Source data ▸
— BEGIN —

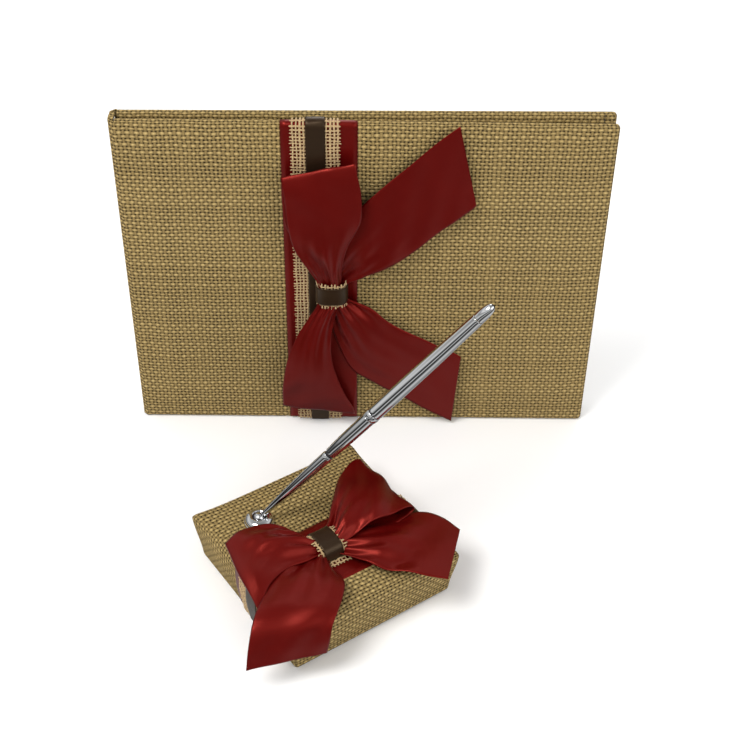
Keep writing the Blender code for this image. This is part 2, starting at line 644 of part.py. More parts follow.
# ---- the whole set -----------------------------------------------------------------------
def build():
    clear_scene()
    front_hinge = empty("front_hinge_axis", None, (-BOOK_WIDTH / 2, FRONT_FACE_Y, 0))
    back_hinge = empty("back_hinge_axis", front_hinge, (0, BOOK_THICKNESS, 0),
                       Matrix.Rotation(math.radians(GAPE_DEG), 4, "Z"))
    build_cover("front", 1, front_hinge)
    build_cover("back", -1, back_hinge)
    build_spine(front_hinge)
    build_leaves(front_hinge)
    build_book_bands(None)
    book_bow = empty("book_bow_frame", None, (BOOK_KNOT_X, FRONT_FACE_Y - BOW_BASE, BOOK_KNOT_HEIGHT),
                     Matrix.Rotation(math.radians(90), 4, "X"))
    build_bow("book_bow", book_bow, BOOK_LOOPS, BOOK_TAILS)

    stand = empty("stand_frame", None, (*STAND_CENTRE, 0),
                  Matrix.Rotation(math.radians(STAND_TURN_DEG), 4, "Z"))
    build_stand(stand)
    build_stand_bands(stand)
    stand_bow = empty("stand_bow_frame", stand, (STAND_KNOT_U, BAND_V, STAND_HEIGHT + BOW_BASE),
                      Matrix.Rotation(math.radians(-90), 4, "Z"))
    build_bow("stand_bow", stand_bow, STAND_LOOPS, STAND_TAILS)
    build_pen(build_swivel(stand))


build()
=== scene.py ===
# %% [markdown]
# # A burlap guest book with its pen and pen stand
# The real set is three things: a guest book bound in burlap, a padded block that holds a pen,
# and a chrome twist pen. Red satin bows are tied on the book and on the block.
# Everything here is built in metres round a finished mechanical model, so each piece only needs
# to know which body it rides on. Soft things (cloth, ribbon, paper) are made new in mesh code,
# and hard hidden parts keep their mechanical shape and get better materials.

# %% Load the mechanical model as a fixed frame
import json
import math

import bpy
import numpy as np
from mathutils import Matrix, Vector


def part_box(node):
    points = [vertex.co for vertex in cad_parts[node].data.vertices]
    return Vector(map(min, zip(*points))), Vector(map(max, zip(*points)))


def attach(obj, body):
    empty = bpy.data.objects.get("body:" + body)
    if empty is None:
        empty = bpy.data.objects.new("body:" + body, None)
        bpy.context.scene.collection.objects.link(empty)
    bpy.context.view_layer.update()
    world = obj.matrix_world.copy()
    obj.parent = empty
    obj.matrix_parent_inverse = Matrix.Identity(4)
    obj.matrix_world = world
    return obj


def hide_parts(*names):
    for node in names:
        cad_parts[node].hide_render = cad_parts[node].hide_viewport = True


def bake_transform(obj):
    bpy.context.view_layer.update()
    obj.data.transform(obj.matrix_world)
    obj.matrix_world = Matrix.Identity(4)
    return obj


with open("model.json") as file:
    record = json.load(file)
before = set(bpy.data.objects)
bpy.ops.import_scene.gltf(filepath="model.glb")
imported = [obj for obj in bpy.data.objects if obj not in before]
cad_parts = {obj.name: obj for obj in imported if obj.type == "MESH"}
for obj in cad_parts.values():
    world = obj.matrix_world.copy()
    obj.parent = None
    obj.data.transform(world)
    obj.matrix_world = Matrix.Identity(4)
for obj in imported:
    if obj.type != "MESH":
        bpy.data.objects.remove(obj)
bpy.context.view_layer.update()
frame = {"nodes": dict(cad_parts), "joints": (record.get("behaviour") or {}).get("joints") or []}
JOINTS = {joint["name"]: joint for joint in frame["joints"]}

# %% [markdown]
# ## Camera
# A camera is only a place and three directions. The set is seen from above the pen stand, looking
# down at the book behind it, with a slight roll. Writing the matrix from the three directions is
# clearer than guessing Euler angles.

# %% Camera
CAMERA_PLACE = (0.0036, -0.5961, 0.5223)
CAMERA_DOWN, CAMERA_YAW, CAMERA_ROLL = (math.radians(a) for a in (39.55, 0.31, 0.77))
SENSOR_MM, LENS_MM = 36.0, 66.15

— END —

Task to complete ▸
Extract exactly and only these lines: the line containing "book_bow, BOOK_LOOPS, BOOK_TAILS)", the line containing "before = set(bpy.data.objects)", and every line between them.

Worked answer ▸
    build_bow("book_bow", book_bow, BOOK_LOOPS, BOOK_TAILS)

    stand = empty("stand_frame", None, (*STAND_CENTRE, 0),
                  Matrix.Rotation(math.radians(STAND_TURN_DEG), 4, "Z"))
    build_stand(stand)
    build_stand_bands(stand)
    stand_bow = empty("stand_bow_frame", stand, (STAND_KNOT_U, BAND_V, STAND_HEIGHT + BOW_BASE),
                      Matrix.Rotation(math.radians(-90), 4, "Z"))
    build_bow("stand_bow", stand_bow, STAND_LOOPS, STAND_TAILS)
    build_pen(build_swivel(stand))


build()
=== scene.py ===
# %% [markdown]
# # A burlap guest book with its pen and pen stand
# The real set is three things: a guest book bound in burlap, a padded block that holds a pen,
# and a chrome twist pen. Red satin bows are tied on the book and on the block.
# Everything here is built in metres round a finished mechanical model, so each piece only needs
# to know which body it rides on. Soft things (cloth, ribbon, paper) are made new in mesh code,
# and hard hidden parts keep their mechanical shape and get better materials.

# %% Load the mechanical model as a fixed frame
import json
import math

import bpy
import numpy as np
from mathutils import Matrix, Vector


def part_box(node):
    points = [vertex.co for vertex in cad_parts[node].data.vertices]
    return Vector(map(min, zip(*points))), Vector(map(max, zip(*points)))


def attach(obj, body):
    empty = bpy.data.objects.get("body:" + body)
    if empty is None:
        empty = bpy.data.objects.new("body:" + body, None)
        bpy.context.scene.collection.objects.link(empty)
    bpy.context.view_layer.update()
    world = obj.matrix_world.copy()
    obj.parent = empty
    obj.matrix_parent_inverse = Matrix.Identity(4)
    obj.matrix_world = world
    return obj


def hide_parts(*names):
    for node in names:
        cad_parts[node].hide_render = cad_parts[node].hide_viewport = True


def bake_transform(obj):
    bpy.context.view_layer.update()
    obj.data.transform(obj.matrix_world)
    obj.matrix_world = Matrix.Identity(4)
    return obj


with open("model.json") as file:
    record = json.load(file)
before = set(bpy.data.objects)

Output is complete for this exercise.